*CHALLENGE*.
Work out how many lines hold the string "from". Give that number and nothing more.

......

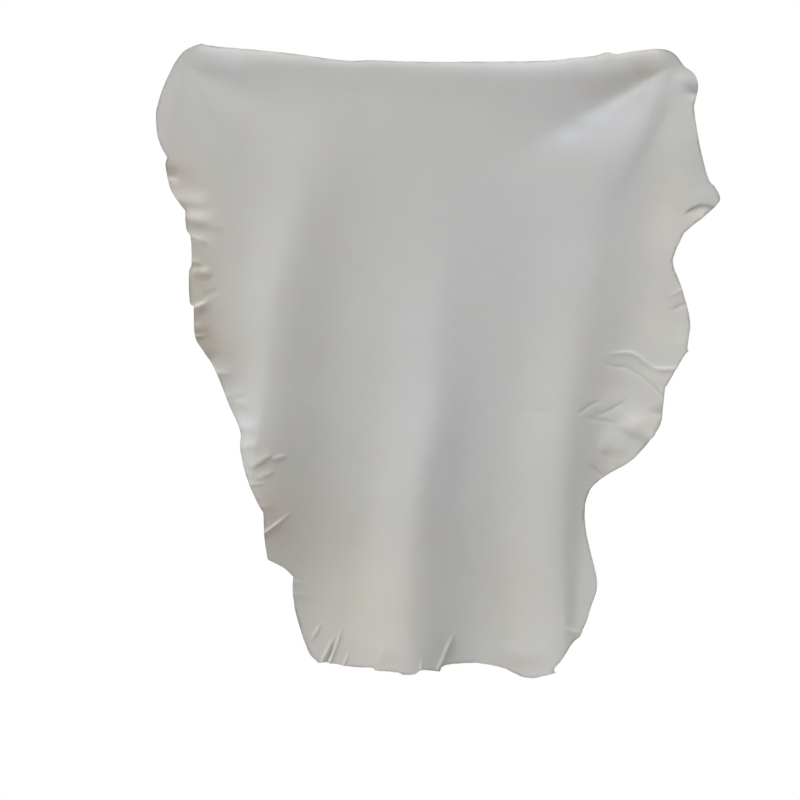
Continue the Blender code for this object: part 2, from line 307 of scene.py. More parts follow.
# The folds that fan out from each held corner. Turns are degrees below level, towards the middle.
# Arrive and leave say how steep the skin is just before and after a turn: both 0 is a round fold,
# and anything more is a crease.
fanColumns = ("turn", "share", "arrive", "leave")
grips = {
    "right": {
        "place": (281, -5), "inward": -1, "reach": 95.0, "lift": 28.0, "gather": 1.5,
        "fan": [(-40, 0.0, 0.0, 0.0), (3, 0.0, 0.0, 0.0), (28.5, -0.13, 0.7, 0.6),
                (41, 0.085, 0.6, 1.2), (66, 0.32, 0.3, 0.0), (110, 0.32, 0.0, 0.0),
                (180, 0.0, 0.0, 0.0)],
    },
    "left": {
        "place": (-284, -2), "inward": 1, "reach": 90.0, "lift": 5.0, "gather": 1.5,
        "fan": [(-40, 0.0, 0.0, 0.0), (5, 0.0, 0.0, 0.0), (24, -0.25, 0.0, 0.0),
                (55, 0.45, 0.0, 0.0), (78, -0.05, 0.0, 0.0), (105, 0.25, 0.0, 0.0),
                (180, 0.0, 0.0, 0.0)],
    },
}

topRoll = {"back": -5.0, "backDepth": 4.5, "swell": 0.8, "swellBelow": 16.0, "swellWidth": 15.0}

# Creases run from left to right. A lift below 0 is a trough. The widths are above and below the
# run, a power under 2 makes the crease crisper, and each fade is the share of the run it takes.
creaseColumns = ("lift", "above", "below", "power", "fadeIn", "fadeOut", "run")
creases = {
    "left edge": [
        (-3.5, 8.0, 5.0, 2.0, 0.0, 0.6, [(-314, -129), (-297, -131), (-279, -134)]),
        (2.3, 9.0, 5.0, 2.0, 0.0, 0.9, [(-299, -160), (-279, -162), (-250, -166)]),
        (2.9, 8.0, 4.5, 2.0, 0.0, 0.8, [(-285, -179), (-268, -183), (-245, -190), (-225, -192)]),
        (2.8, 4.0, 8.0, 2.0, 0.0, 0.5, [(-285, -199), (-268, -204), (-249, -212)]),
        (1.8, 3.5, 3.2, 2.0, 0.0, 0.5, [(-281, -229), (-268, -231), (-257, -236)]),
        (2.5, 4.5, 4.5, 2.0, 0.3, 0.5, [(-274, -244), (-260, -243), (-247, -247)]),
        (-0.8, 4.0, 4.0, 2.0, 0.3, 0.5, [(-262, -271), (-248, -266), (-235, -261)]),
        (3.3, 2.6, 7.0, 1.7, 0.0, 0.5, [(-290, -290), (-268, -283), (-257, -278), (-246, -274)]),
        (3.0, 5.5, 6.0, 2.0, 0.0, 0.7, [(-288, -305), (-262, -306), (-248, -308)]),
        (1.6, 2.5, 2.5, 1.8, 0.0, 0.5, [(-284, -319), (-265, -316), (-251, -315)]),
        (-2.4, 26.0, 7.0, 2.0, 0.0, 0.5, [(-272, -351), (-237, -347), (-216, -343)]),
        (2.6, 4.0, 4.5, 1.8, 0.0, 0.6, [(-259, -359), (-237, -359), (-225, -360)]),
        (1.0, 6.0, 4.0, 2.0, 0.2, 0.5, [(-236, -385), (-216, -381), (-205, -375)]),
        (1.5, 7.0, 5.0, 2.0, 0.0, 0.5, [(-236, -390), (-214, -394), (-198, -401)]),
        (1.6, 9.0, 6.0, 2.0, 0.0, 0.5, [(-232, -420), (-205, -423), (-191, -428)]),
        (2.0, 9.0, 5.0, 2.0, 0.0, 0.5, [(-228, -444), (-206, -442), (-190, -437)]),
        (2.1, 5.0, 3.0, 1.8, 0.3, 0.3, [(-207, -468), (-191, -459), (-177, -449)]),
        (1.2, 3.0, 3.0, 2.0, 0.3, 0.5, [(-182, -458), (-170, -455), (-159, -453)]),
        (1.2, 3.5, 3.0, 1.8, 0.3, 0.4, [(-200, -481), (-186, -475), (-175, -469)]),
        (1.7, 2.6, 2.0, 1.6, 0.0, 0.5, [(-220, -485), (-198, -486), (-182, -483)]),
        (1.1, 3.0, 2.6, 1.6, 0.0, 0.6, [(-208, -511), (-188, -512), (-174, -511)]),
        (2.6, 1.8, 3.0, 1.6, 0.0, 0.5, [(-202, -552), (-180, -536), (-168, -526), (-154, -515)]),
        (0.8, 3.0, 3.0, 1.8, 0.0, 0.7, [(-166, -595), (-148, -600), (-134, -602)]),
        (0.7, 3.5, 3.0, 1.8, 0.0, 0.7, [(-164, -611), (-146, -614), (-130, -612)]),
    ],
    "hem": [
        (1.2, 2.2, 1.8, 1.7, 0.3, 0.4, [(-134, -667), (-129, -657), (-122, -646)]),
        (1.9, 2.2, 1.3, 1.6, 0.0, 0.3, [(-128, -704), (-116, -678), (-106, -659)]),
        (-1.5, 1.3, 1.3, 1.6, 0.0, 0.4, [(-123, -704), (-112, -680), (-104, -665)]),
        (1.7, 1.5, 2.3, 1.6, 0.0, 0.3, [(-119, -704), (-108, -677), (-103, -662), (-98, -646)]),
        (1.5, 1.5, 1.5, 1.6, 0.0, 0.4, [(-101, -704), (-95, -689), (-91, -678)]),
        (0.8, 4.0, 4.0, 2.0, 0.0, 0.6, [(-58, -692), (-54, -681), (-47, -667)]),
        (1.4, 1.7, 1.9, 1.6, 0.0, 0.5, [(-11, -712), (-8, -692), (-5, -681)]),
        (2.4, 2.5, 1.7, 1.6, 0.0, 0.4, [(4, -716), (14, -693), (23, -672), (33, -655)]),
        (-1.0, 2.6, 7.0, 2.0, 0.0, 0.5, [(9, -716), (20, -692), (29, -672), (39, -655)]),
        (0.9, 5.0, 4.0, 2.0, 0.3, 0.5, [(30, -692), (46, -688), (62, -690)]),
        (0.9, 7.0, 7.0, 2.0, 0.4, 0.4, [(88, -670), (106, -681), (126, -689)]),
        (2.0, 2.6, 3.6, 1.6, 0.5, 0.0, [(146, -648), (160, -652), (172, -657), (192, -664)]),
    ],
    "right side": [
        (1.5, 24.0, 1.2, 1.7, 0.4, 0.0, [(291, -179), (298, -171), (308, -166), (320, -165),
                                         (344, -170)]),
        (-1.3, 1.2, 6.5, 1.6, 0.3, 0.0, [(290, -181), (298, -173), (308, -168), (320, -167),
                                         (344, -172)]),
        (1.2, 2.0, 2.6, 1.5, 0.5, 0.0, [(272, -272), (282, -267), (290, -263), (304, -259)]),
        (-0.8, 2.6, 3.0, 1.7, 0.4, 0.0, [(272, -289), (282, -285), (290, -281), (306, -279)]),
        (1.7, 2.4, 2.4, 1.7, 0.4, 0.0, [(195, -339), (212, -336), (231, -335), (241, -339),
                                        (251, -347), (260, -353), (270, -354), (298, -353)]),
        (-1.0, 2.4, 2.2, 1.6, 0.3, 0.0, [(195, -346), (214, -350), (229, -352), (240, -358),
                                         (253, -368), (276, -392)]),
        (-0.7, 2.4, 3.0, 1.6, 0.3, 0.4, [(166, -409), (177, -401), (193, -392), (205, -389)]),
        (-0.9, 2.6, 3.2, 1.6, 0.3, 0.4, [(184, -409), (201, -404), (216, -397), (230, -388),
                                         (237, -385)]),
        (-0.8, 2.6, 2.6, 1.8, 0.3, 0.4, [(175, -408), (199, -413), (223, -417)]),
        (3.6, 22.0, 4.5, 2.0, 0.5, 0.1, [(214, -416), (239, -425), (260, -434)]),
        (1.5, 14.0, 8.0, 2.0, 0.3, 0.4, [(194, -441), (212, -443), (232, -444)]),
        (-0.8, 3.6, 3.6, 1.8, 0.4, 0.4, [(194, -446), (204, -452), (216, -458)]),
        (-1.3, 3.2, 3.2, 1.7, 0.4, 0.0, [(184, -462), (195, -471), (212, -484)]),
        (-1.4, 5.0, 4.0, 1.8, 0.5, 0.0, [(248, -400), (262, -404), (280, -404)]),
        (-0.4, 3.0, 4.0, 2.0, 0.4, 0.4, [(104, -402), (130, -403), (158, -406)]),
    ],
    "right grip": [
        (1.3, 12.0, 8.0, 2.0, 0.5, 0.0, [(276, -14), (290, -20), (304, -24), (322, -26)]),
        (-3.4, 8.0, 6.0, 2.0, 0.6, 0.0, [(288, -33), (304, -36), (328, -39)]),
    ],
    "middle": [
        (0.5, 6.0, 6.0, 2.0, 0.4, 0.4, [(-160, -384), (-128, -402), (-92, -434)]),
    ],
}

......

*RESULT*.
3